## Set problem
Copy every line of the data in which the word "manifold" occurs.

## Collected data
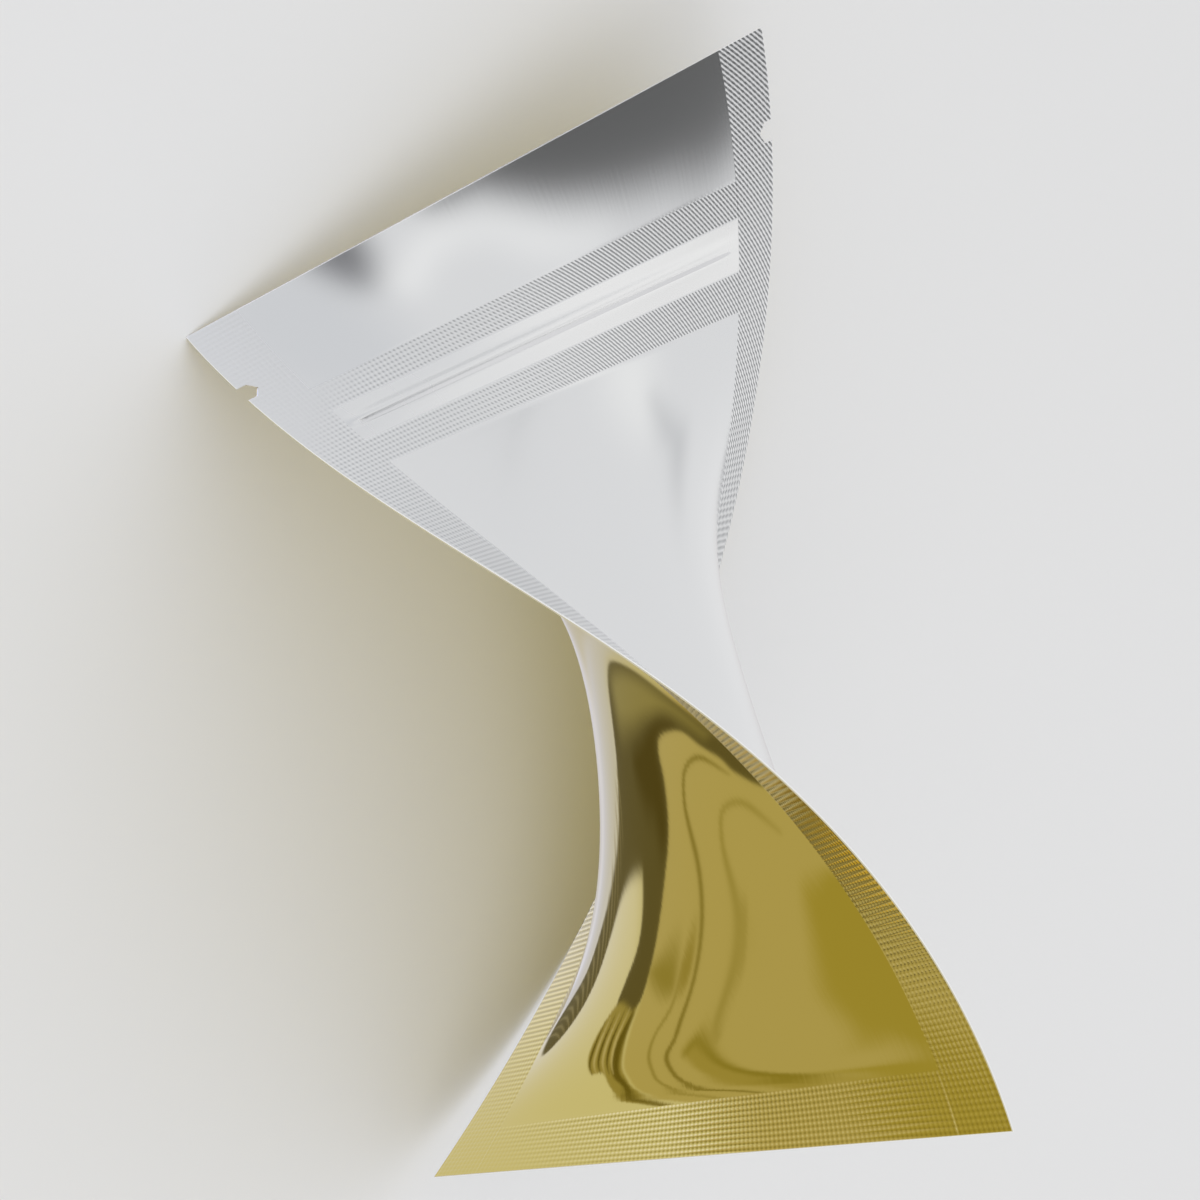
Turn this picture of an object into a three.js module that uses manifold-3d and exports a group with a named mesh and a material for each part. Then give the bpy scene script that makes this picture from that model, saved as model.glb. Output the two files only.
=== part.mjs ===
import * as THREE from 'three';
import { mergeVertices } from 'three/addons/utils/BufferGeometryUtils.js';
import Module from 'manifold-3d';

// A flat foil zip bag, 90 x 130 mm, that has been twisted about its length and bent.
// One film is silver and the other is gold. Sizes are in millimetres, angles in degrees.
//
// A point of the bag is first given on the flat bag: u runs across, from one side weld to
// the other, v runs down from the mouth, and n stands off the middle, towards the silver.

const bagWidth = 90;
const bagLength = 130;
const filmThickness = 0.2;
const sideWeld = 7.4;
const baseWeld = 7;

// Two welded bands hold the zip between them. Each is [upper edge, lower edge].
const upperBand = [14.6, 18.6];
const lowerBand = [24.4, 28.8];

// The zip: a rib with a groove under it, on a strip that stands a little proud. The strip
// is level nearly all the way across and drops to nothing at its ends, by this power.
const zipCushion = 0.35;
const zipRib = { at: 21, halfWidth: 1.1, height: 0.55 };
const zipGroove = { at: 21.9, halfWidth: 0.5, height: -0.35 };
const zipEndPower = 16;

// The lips of the unwelded mouth stand a little apart, and come together over the last
// stretch above the upper band. The space between them stops short of the welds.
const mouthGap = 0.7;
const mouthGapAtWeld = 0.12;
const lipClosing = 2;
const mouthMargin = 0.5;

// A tear notch in each side weld, with straight sides and a pointed end.
const notch = { at: 11.05, width: 2.2, straight: 1.35, depth: 2.3 };

// Cells of the mesh: across a weld or the opening, and down each zone of the bag.
const cellsAcross = { weld: 2, opening: 22 };
const cellsDown = { mouth: 5, band: 2, zip: 10, body: 36, baseWeld: 2 };

// Each film bellies out between the welds, most at this share of the way down. Over the last
// share of the way the belly comes gently down to the base weld.
const bellyPeak = 0.62;
const bellySoftEnd = 0.06;
const silverBelly = { height: 10.1, sharpness: 1.5 };
const goldBelly = { height: 10.1, sharpness: 1.32 };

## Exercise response
Turn this picture of an object into a three.js module that uses manifold-3d and exports a group with a named mesh and a material for each part. Then give the bpy scene script that makes this picture from that model, saved as model.glb. Output the two files only.
import Module from 'manifold-3d';